Unlike others, I think Civ does simulate history. It’s just that it’s a fantasy version of history. In that fantasy, every advanced government is just better. And Dark Ages are just one or a number of potential Eras that you pass through on the way to the stars.
 
I think that Democracy is not a "capitalist government"; it just worked out well with capitalism in the real world. Just want to prevent any negative implication :)
 
That's a debate for the real world; in Civ 6 I'd say the Democracy government puts your civ squarely on the in-game equivalent of the America-France-Commonwealth side of WWI, WWII and the Cold War. Soviet Russia and Nationalist China were both Allied Nations in WWII despite having different ideologies (from a Civ 6 perspective), but nevertheless I'd say that Democracy in Civ 6 means NATO, SEATO, NAFTA and the EU.

How about this for ideology though: every ideology grants access to a new mechanic shared by other civs of the same ideology, similar to a simplified version of the HRE from EU4. Democratic civs gain access to the Allied Treaty Organisation, Communist civs get access to Comintern and Fascist civs get access to the Interpartite Pact. These would function as miniature World Congresses enabling ideological allies to cooperate, pool resources and work together, while also granting specific benefits unavailable to civs following different ideologies. That way there wouldn't be any direct drawbacks to your choice of government, but you'd have to seriously consider whether you needed the bonuses granted by the Interpartite Pact more than you needed to maintain your alliance with Communist Persia, for example.

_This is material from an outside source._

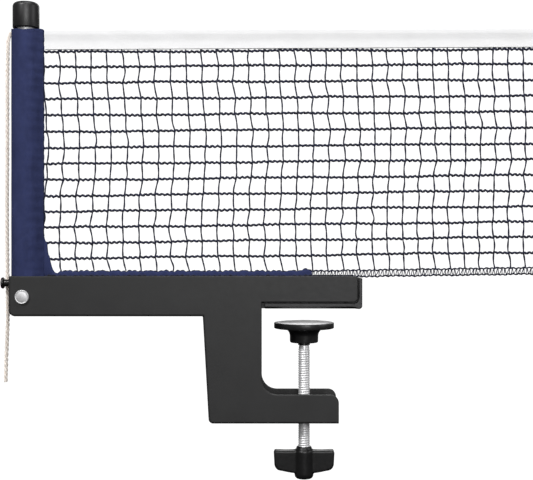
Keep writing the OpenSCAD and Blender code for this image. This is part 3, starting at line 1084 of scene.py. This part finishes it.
def make_rivet():
    """The rivet, with a rim and a shallow groove round each head."""
    low, high = box("post_rivet")
    x, z = (low.x + high.x) / 2, (low.z + high.z) / 2
    radius = (high.x - low.x) / 2
    seat = HALF_OUT
    rise = high.y - seat
    head = [(2.5, 0), (2.5, seat), (radius - 0.9, seat), (radius - 0.8, seat + 0.4), (radius, seat + 0.6),
            (radius, seat + 0.95), (radius - 0.15, seat + 1.2), (radius - 0.4, seat + 1.28),
            (radius - 0.62, seat + 1.16), (radius - 0.85, seat + 1.14), (radius - 1.1, seat + 1.2),
            (radius * 0.5, seat + rise * 0.93), (0, seat + rise)]
    shape = Shape()
    for side in (90, -90):
        shape.lathe(head, (x, 0, z), 48, Matrix.Rotation(radians(side), 4, "X"))
    piece("rivet_heads", shape, "zinc_plate", "bracket", ["post_rivet"], 45)


def make_stud():
    """The mushroom stud that the cord is hooked on."""
    low, high = box("cord_stud")
    y, z = (low.y + high.y) / 2, (low.z + high.z) / 2
    head = (high.y - low.y) / 2
    neck = 2.0
    reach = -low.x
    start = -high.x
    profile = [(0, start), (neck, start), (neck, reach - 1.9), (neck + 0.35, reach - 1.62),
               (head - 0.3, reach - 1.55), (head, reach - 1.2), (head, reach - 0.55),
               (head - 0.25, reach - 0.2), (head - 0.7, reach - 0.04), (0.6, reach),
               (0.4, reach - 0.25), (0, reach - 0.3)]
    shape = Shape()
    shape.lathe(profile, (0, y, z), 40, Matrix.Rotation(radians(-90), 4, "Y"))
    piece("cleat_stud", shape, "black_stud", "bracket", ["cord_stud"], 45)


THREAD_RINGS = 5          # rings in one turn of the thread


def thread_rows(top, bottom, pitch, major, minor, segments, chamfer):
    """Rings of a helical thread between two heights, run out to the core at the ends."""
    profile = [(0.0, minor), (0.12, minor), (0.36, major), (0.64, major), (0.88, minor)]
    rings = []
    turns = int((top - bottom) / pitch) + 2
    for turn in range(turns):
        for offset, radius in profile:
            ring = []
            for i in range(segments):
                angle = 2 * pi * i / segments
                z = top + pitch - (turn + offset + i / segments) * pitch
                clipped = min(top, max(bottom, z))
                limit = min(top - clipped, clipped - bottom) / chamfer
                r = min(radius, minor - 0.2 + (major - minor + 0.2) * min(1, limit))
                ring.append(Vector((r * cos(angle), -r * sin(angle), clipped)))
            rings.append(ring)
    return rings


def make_screw():
    """The clamp screw with a real helical thread, its neck and its ball."""
    pitch = 1.27
    major = 3.175
    minor = 2.83
    segments = 32
    top = box("clamp_screw")[1].z
    ball, shoulder = top - 3.5, top - 9.9
    hidden = shoulder - 61.6
    rings = thread_rows(shoulder, hidden, pitch, major, minor, segments, 3.2)
    shape = Shape()
    shape.grid(rings)
    for i in range(len(rings) - 1 - THREAD_RINGS):
        last, onward = (i + 1) * segments - 1, (i + THREAD_RINGS) * segments
        shape.faces.append([last, onward, onward + segments, last + segments])
    shape.lathe([(0, top), (1.8, top - 0.5), (3.1, ball + 1.6), (3.5, ball), (3.1, ball - 1.6),
                 (2.6, ball - 2.4), (2.6, shoulder - 0.05), (2.4, shoulder - 0.1), (0, shoulder - 0.1)],
                (0, 0, 0), 32)
    piece("threaded_screw", shape, "screw_zinc", "screw", ["clamp_screw"], 70)


def make_pad():
    """The swivel pad, and the thin disc let into its top."""
    low, high = box("pad_body")
    radius = (high.x - low.x) / 2
    rim, bottom = high.z, low.z
    under = rim - 3.1
    hub, fillet = 7.8, 4.2
    profile = ([(radius - 1.75, rim - 0.55), (radius - 1.7, rim - 0.05), (radius - 1.45, rim),
                (radius - 0.35, rim), (radius - 0.08, rim - 0.12), (radius, rim - 0.4),
                (radius, under + 0.45), (radius - 0.12, under + 0.12), (radius - 0.45, under)]
               + arc(hub + fillet, under - fillet, fillet, 90, 176, 12)
               + [(hub - 0.05, bottom + 1.2), (hub - 0.12, bottom + 0.35), (hub - 0.5, bottom), (5.2, bottom),
                  (5, bottom + 0.3)])
    shape = Shape()
    shape.lathe(profile, (0, 0, 0), 72)
    piece("swivel_pad", shape, "pad_plastic", "pad", ["pad_body"], 40)
    face_low, face_high = box("pad_facing")
    face_r = (face_high.x - face_low.x) / 2
    top = face_high.z
    disc = [(0, face_low.z), (face_r, face_low.z), (face_r, top - 0.15), (face_r - 0.15, top),
            (face_r - 1.2, top), (face_r - 1.35, top - 0.1), (face_r - 1.6, top - 0.1), (face_r - 1.75, top),
            (0, top)]
    shape = Shape()
    shape.lathe(disc, (0, 0, 0), 72)
    piece("pad_face_disc", shape, "grey_facing", "pad", ["pad_facing"], 40)


def make_knob():
    """Wings and hub grown together into one moulding."""
    low, high = box("wing_knob")
    half, thick, hub = high.x + 0.3, 3.0, high.y
    wing_top, wing_low = high.z - 2, low.z + 3.1
    right = ([(0, wing_low), (hub, wing_low + 0.3), (hub + 3.2, wing_low + 0.75),
              (half - 4.7, wing_low + 1.5)]
             + arc(half - 4.4, wing_low + 5.5, 4, -66, -8, 8)
             + [(half - 0.1, wing_top - 1.4), (half - 0.5, wing_top - 0.3), (half - 1.1, wing_top),
                (half * 0.6, wing_top - 0.25), (hub, wing_top - 0.1), (0, wing_top)])
    outline = right[1:-1] + [(-x, z) for x, z in reversed(right[1:-1])]
    middle = (wing_top + wing_low) / 2
    rows = []
    for y, cut in ((-thick, 0.52), (-thick + 0.65, 0), (thick - 0.65, 0), (thick, 0.52)):
        row = []
        for x, z in outline:
            across = copysign(cut, -x) if abs(x) > hub + 0.1 else 0
            row.append(Vector((x + across, y, z + copysign(cut, middle - z))))
        rows.append(row)
    shape = Shape()
    shape.block(rows)
    shape.lathe([(0, low.z), (2.6, low.z), (4.3, low.z + 0.45), (5.0, low.z + 1.3), (hub, low.z + 2.6),
                 (hub, wing_top - 0.6), (hub - 0.25, wing_top), (4.35, wing_top + 0.5), (4.1, high.z - 0.3),
                 (3.8, high.z), (0, high.z)], (0, 0, 0), 56)
    obj = make_object("wing_knob_moulding", shape, MATERIALS["knob_plastic"])
    modify(obj, "REMESH", mode="VOXEL", voxel_size=0.36 * MM, use_smooth_shade=True)
    modify(obj, "SMOOTH", factor=0.6, iterations=6)
    bake_modifiers(obj)
    shade(obj, 180)
    attach(obj, "screw", ["wing_knob"])


def dress_node(name, slot, bevel=0.0):
    """A CAD node that stays: its finish, and a small rounding of its edges."""
    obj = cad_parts[name]
    obj.data.materials.clear()
    obj.data.materials.append(MATERIALS[slot])
    modify(obj, "WELD", merge_threshold=0.01 * MM)
    if bevel:
        modify(obj, "DECIMATE", decimate_type="DISSOLVE", angle_limit=radians(1))
        modify(obj, "BEVEL", width=bevel * MM, segments=3, limit_method="ANGLE", angle_limit=radians(40))
    obj.data.shade_smooth()
    modify(obj, "WEIGHTED_NORMAL", keep_sharp=True)


def dress_nodes():
    for name, slot, bevel in (
        ("thread_boss", "zinc_plate", 0.3),
        ("post_tube", "zinc_plate", 0),
        ("post_spacers", "zinc_plate", 0.2),
        ("neck_washer", "black_stud", 0.12),
        ("ball_retainer", "pad_plastic", 0.2),
        ("tape_cord", "cord_yarn", 0),
    ):
        dress_node(name, slot, bevel)


def make_floor():
    """A pale floor below the object. It sends no light back up, so undersides stay dark."""
    shape = Shape()
    reach, drop = 850, 320
    shape.lathe([(0, -drop), (reach * 0.5, -drop), (reach, -drop)], (0, 0, 0), 96)
    floor = make_object("floor", shape, MATERIALS["floor"])
    floor.visible_diffuse = False
    floor.visible_glossy = False


def make_lights():
    middle = (-0.02, 0, 0.04)
    make_world(strength=0.2, below=0.02, seen=1.1)
    for name, location, energy, size in (
        ("front", (0.15, -1.15, 0.3), 6.5, 0.6),
        ("upper_left", (-0.65, -0.85, 0.8), 8.5, 0.2),
        ("top", (0.1, -0.35, 0.95), 5, 0.7),
        ("right", (0.9, -0.25, 0.3), 1.6, 0.5),
        ("back", (0.2, 1.3, 0.75), 4, 0.8),
    ):
        make_light(name, location, middle, energy, size)


make_camera()
MATERIALS = make_materials()
make_cord()
make_lights()
make_floor()
bpy.context.scene.view_settings.view_transform = "Standard"
make_netting()
make_stitched_edge()
make_tape()
make_band()
make_sleeve()
make_bracket()
make_boot()
make_cap()
make_rivet()
make_stud()
make_screw()
make_pad()
make_knob()
dress_nodes()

There would also be a global United Nations above the three ideological congresses, and the two tiers of international organisations could interact in all sorts of interesting ways.
 
That's a debate for the real world; in Civ 6 I'd say the Democracy government puts your civ squarely on the in-game equivalent of the America-France-Commonwealth side of WWI, WWII and the Cold War. Soviet Russia and Nationalist China were both Allied Nations in WWII despite having different ideologies (from a Civ 6 perspective), but nevertheless I'd say that Democracy in Civ 6 means NATO, SEATO, NAFTA and the EU.

How about this for ideology though: every ideology grants access to a new mechanic shared by other civs of the same ideology, similar to a simplified version of the HRE from EU4. Democratic civs gain access to the Allied Treaty Organisation, Communist civs get access to Comintern and Fascist civs get access to the Interpartite Pact. These would function as miniature World Congresses enabling ideological allies to cooperate, pool resources and work together, while also granting specific benefits unavailable to civs following different ideologies. That way there wouldn't be any direct drawbacks to your choice of government, but you'd have to seriously consider whether you needed the bonuses granted by the Interpartite Pact more than you needed to maintain your alliance with Communist Persia, for example.

There would also be a global United Nations above the three ideological congresses, and the two tiers of international organisations could interact in all sorts of interesting ways.
Wow that's actually a very creative idea. With this war and trade between ideologies feel way more interesting. You don't go to war just because of territory or resources anymore; also the diplomacy game will be very complex and enjoyable. This may even potentially solve the boring late game problem with civ 6.
 
It also throws open the possibility for some leaders added in the expansion to interact directly with the new mechanics. Let's say you can "level up" your ideological congress the same way you level up an Alliance, by trading and cooperating with other members of the congress. This would grant more powerful bonuses to all civs who share your ideology: if you're a Communist, you get a bonus to (for example) science and production once Comintern reaches level 2, and an even larger bonus once it reaches level 3.

Then, as part of the same expansion, Nikita Khrushchev is added as an alternative leader for Russia (he's one of the post-1900 leaders I most want to see in the game):
  • LUA: Secret Speech. Earn points towards levelling up your ideological congress twice as fast. +10% production towards district projects for every level your ideological congress advances. (really this is for Spaceport projects, which would push Khrushchev towards his most logical victory type)
 
I think that Democracy is not a "capitalist government"; it just worked out well with capitalism in the real world. Just want to prevent any negative implication :)

They just tend to go together. You can have authoritarian government with capitalism: Singapore, South Korea, and Chile all historically have had very authoritarian governments with capitalist economics. It just that once people have economic freedom and growing wealth they start to want other freedoms as well.
 
I’m pretty sure the next expansion will do something with ideologies. I like the ideas in this thread too.

I hope ideology also impacts on loyalty; say, you exert more loyalty on Civs win a different ideology and or your citizens are more loyal if your ideology is ‘dominant’ (however that would be measured - maybe tourism?).

I really like the idea of your ideology changing your diplomatic options: different bilateral alliances; different regional alliances; perhaps different mechanics when you vassal a state; and different casus belli.

On the loyalty thing: I’d love it if, after you unlock ideology, you had a “loyalty map” or “lense” but that, instead of showing loyalty by Civ, it showed loyalty by ideology. Cities belonging to different ideologies would then flip based on loyalty pressure from all nearby cities with a different ideology. So say Germany Communism, Sumeria and Sythia Democracy; you have a Germany city near a Sumer and Sythia city; the German city would be pressure by both the Sumer and Sythia city unless Germany changes ideology (but that might break its existing alliances and or changing governments might cause Anarchy).